STATED TASK: Word for word, restate every line of the listing that follows.

COLLECTED DATA:
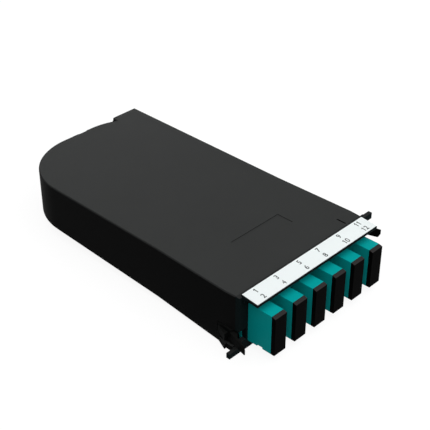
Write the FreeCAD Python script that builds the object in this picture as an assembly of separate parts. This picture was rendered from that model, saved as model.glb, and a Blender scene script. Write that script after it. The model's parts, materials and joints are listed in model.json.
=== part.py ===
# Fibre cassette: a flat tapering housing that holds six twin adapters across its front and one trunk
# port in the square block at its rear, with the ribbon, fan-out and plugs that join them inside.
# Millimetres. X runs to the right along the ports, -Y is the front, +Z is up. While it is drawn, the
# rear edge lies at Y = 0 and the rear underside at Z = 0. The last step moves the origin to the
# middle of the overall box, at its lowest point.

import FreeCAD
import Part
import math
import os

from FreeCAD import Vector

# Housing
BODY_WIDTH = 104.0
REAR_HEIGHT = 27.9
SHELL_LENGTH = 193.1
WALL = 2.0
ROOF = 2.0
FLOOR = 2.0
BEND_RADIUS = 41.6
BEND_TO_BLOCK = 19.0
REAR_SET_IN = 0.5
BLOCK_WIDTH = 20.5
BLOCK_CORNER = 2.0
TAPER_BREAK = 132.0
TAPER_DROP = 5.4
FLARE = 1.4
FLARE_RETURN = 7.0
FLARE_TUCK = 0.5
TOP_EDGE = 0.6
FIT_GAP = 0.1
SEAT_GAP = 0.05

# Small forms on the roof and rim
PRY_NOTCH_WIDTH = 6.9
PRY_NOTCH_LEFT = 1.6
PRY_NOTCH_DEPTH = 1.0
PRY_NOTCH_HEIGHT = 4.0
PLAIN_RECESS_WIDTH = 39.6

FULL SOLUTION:
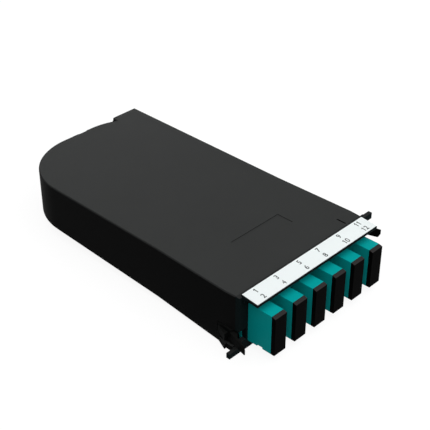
Write the FreeCAD Python script that builds the object in this picture as an assembly of separate parts. This picture was rendered from that model, saved as model.glb, and a Blender scene script. Write that script after it. The model's parts, materials and joints are listed in model.json.
=== part.py ===
# Fibre cassette: a flat tapering housing that holds six twin adapters across its front and one trunk
# port in the square block at its rear, with the ribbon, fan-out and plugs that join them inside.
# Millimetres. X runs to the right along the ports, -Y is the front, +Z is up. While it is drawn, the
# rear edge lies at Y = 0 and the rear underside at Z = 0. The last step moves the origin to the
# middle of the overall box, at its lowest point.

import FreeCAD
import Part
import math
import os

from FreeCAD import Vector

# Housing
BODY_WIDTH = 104.0
REAR_HEIGHT = 27.9
SHELL_LENGTH = 193.1
WALL = 2.0
ROOF = 2.0
FLOOR = 2.0
BEND_RADIUS = 41.6
BEND_TO_BLOCK = 19.0
REAR_SET_IN = 0.5
BLOCK_WIDTH = 20.5
BLOCK_CORNER = 2.0
TAPER_BREAK = 132.0
TAPER_DROP = 5.4
FLARE = 1.4
FLARE_RETURN = 7.0
FLARE_TUCK = 0.5
TOP_EDGE = 0.6
FIT_GAP = 0.1
SEAT_GAP = 0.05

# Small forms on the roof and rim
PRY_NOTCH_WIDTH = 6.9
PRY_NOTCH_LEFT = 1.6
PRY_NOTCH_DEPTH = 1.0
PRY_NOTCH_HEIGHT = 4.0
PLAIN_RECESS_WIDTH = 39.6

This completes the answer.